The firm’s ads also try to focus more on people, he said, rather than numbers.

In one ad Jamestown produced for Trump, the firm focused on Democratic presidential candidate Hillary Clinton’s calling Trump supporters “deplorables.” It showed a variety of everyday Americans upset by that description.

Targeted, consistent

One reason the firm might stand out—anecdotally and on campaign finance reports—is that it does all the editing and media buying itself, rather than subcontracting with other firms.

“What good is a good message if you don’t deliver it to the right people?” Keller said. “So we personally review the media buys and make sure our message is being delivered to the voters that we’re trying to reach.”

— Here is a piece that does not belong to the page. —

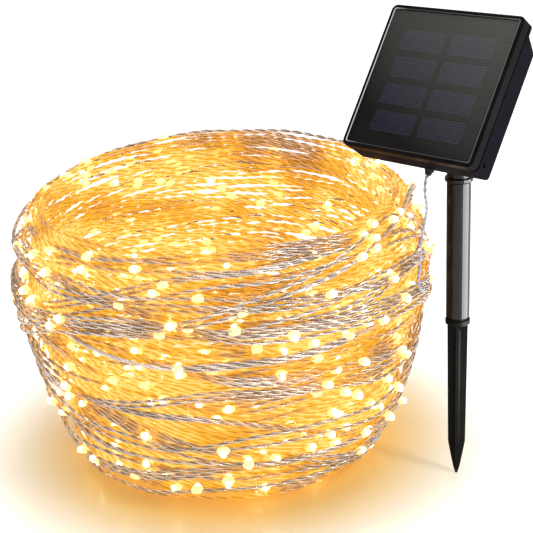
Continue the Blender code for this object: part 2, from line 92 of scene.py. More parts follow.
def build(name, verts, quads, caps, mat=None):
    """A mesh from an array of quads and a list of cap polygons."""
    mesh = bpy.data.meshes.new(name)
    verts = np.asarray(verts, dtype=np.float32)
    quads = np.asarray(quads, dtype=np.int32).reshape(-1, 4)
    mesh.vertices.add(len(verts))
    mesh.vertices.foreach_set("co", verts.ravel())
    cap_idx = [i for c in caps for i in c]
    loops = np.concatenate([quads.ravel(), np.array(cap_idx, dtype=np.int32)]) if cap_idx else quads.ravel()
    starts = list(range(0, len(quads) * 4, 4))
    totals = [4] * len(quads)
    at = len(quads) * 4
    for c in caps:
        starts.append(at)
        totals.append(len(c))
        at += len(c)
    mesh.loops.add(len(loops))
    mesh.loops.foreach_set("vertex_index", loops.astype(np.int32))
    mesh.polygons.add(len(starts))
    mesh.polygons.foreach_set("loop_start", np.array(starts, dtype=np.int32))
    mesh.polygons.foreach_set("loop_total", np.array(totals, dtype=np.int32))
    mesh.polygons.foreach_set("use_smooth", np.ones(len(starts), dtype=bool))
    mesh.update(calc_edges=True)
    mesh.validate()
    return link(mesh, name, mat)


def resample(points, step):
    points = np.asarray(points, float)
    seg = np.linalg.norm(np.diff(points, axis=0), axis=1)
    s = np.concatenate([[0.0], np.cumsum(seg)])
    n = max(int(round(s[-1] / step)), 2)
    t = np.linspace(0.0, s[-1], n + 1)
    return np.stack([np.interp(t, s, points[:, k]) for k in range(3)], 1), t


def twisted(name, points, step, mat, strands=2, strand_r=0.78 * MM, lay_r=0.70 * MM, pitch=13.0 * MM, sides=5,
            ref=(0.0, 0.0, 1.0), phase=0.0):
    """Strands twisted round one centreline, each a closed tube."""
    p, s = resample(points, step)
    t = np.gradient(p, axis=0)
    t /= np.linalg.norm(t, axis=1)[:, None]
    b = np.cross(t, np.asarray(ref)[None, :])
    b /= np.linalg.norm(b, axis=1)[:, None]
    n = np.cross(b, t)
    ang = phase + 2 * np.pi * s / pitch
    a = 2 * np.pi * np.arange(sides) / sides
    verts, quads, caps = [], [], []
    base = 0
    rings = len(p)
    for k in range(strands):
        f = ang + 2 * np.pi * k / strands
        c = p + lay_r * (np.cos(f)[:, None] * n + np.sin(f)[:, None] * b)
        th = f[:, None] + a[None, :]
        v = c[:, None, :] + strand_r * (np.cos(th)[..., None] * n[:, None, :] + np.sin(th)[..., None] * b[:, None, :])
        verts.append(v.reshape(-1, 3))
        i = np.arange(rings - 1)[:, None] * sides
        j = np.arange(sides)[None, :]
        j2 = (j + 1) % sides
        q = np.stack([base + i + j, base + i + j2, base + i + sides + j2, base + i + sides + j], -1)
        quads.append(q.reshape(-1, 4))
        caps.append([base + m for m in range(sides)][::-1])
        caps.append([base + (rings - 1) * sides + m for m in range(sides)])
        base += rings * sides
    obj = build(name, np.concatenate(verts), np.concatenate(quads), caps, mat)
    import bmesh
    bm = bmesh.new()
    bm.from_mesh(obj.data)
    bmesh.ops.recalc_face_normals(bm, faces=bm.faces)
    bm.to_mesh(obj.data)
    bm.free()
    # how far each point stands out of the groove between the strands; the wire material uses it to paint shade into
    # the grooves
    co = np.concatenate(verts).reshape(strands, rings, sides, 3)
    out = np.linalg.norm(co - p[None, :, None, :], axis=-1) / (lay_r + strand_r)
    out = np.clip((out - 0.35) / 0.6, 0.0, 1.0)
    groove = obj.data.attributes.new("groove", 'FLOAT', 'POINT')
    groove.data.foreach_set("value", out.reshape(-1).astype(np.float32))
    obj["rings"] = rings
    return obj, p


def catmull(route, per):
    out = []
    for i in range(len(route) - 1):
        p0 = route[max(i - 1, 0)]
        p1, p2 = route[i], route[i + 1]
        p3 = route[min(i + 2, len(route) - 1)]
        for k in range(per):
            t = k / per
            out.append(0.5 * ((2 * p1) + (p2 - p0) * t + (2 * p0 - 5 * p1 + 4 * p2 - p3) * t * t
                              + (3 * p1 - p0 - 3 * p2 + p3) * t ** 3))
    out.append(route[-1])
    return out


# ----------------------------------------------------------------- materials
def new_mat(name):
    mat = bpy.data.materials.new(name)
    mat.use_nodes = True
    nt = mat.node_tree
    return mat, nt, nt.nodes["Principled BSDF"]


def setp(sh, **kw):
    for k, v in kw.items():
        key = k.replace("_", " ")
        sock = sh.inputs[key]
        if hasattr(sock.default_value, "__len__") and len(sock.default_value) == 4 and len(v) == 3:
            v = (*v, 1.0)
        sock.default_value = v


def node(nt, kind, **props):
    nd = nt.nodes.new(kind)
    for k, v in props.items():
        setattr(nd, k, v)
    return nd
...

The entire campaign team deserves credit for the cardboard cutout commercial Braun ran during the primary season, he said. Team members had discussed doing an ad to show how similar Messer and Rokita were, and after the two candidates dressed alike at the first primary debate, “that really crystalized the whole idea,” Keller said.

“That was one in a series of ads that we thought told a good story about Mike,” he said.

Another memorable ad followed a fictional young Braun through school, as he studied economics and business, and contrasted that with fictional young versions of Messer and Rokita in a mock debate arguing over who would become the next senator.

Savage said Braun’s ads were compelling because he starred in them, and that can make candidates more personable to voters.

“That’s a very difficult thing to do,” Savage said. “But of course, that’s what you’re trying to do.”

He said Jamestown also maintained a consistent message in the ads, portraying Braun has an Indiana businessman and outsider to Washington, D.C.

“It can be really easy to be disjointed,” Savage said. “A lot of campaigns mess that up.”

But did the ad strategy make a difference at the ballot box for Braun?

“I suspect that it did,” Savage said. “But I also say there is very rarely one ad that wins or loses the campaign.”

The general election ads so far have also focused on Braun’s business, sometimes featuring employees from his company. Savage said he expects that to continue so voters get to know him better.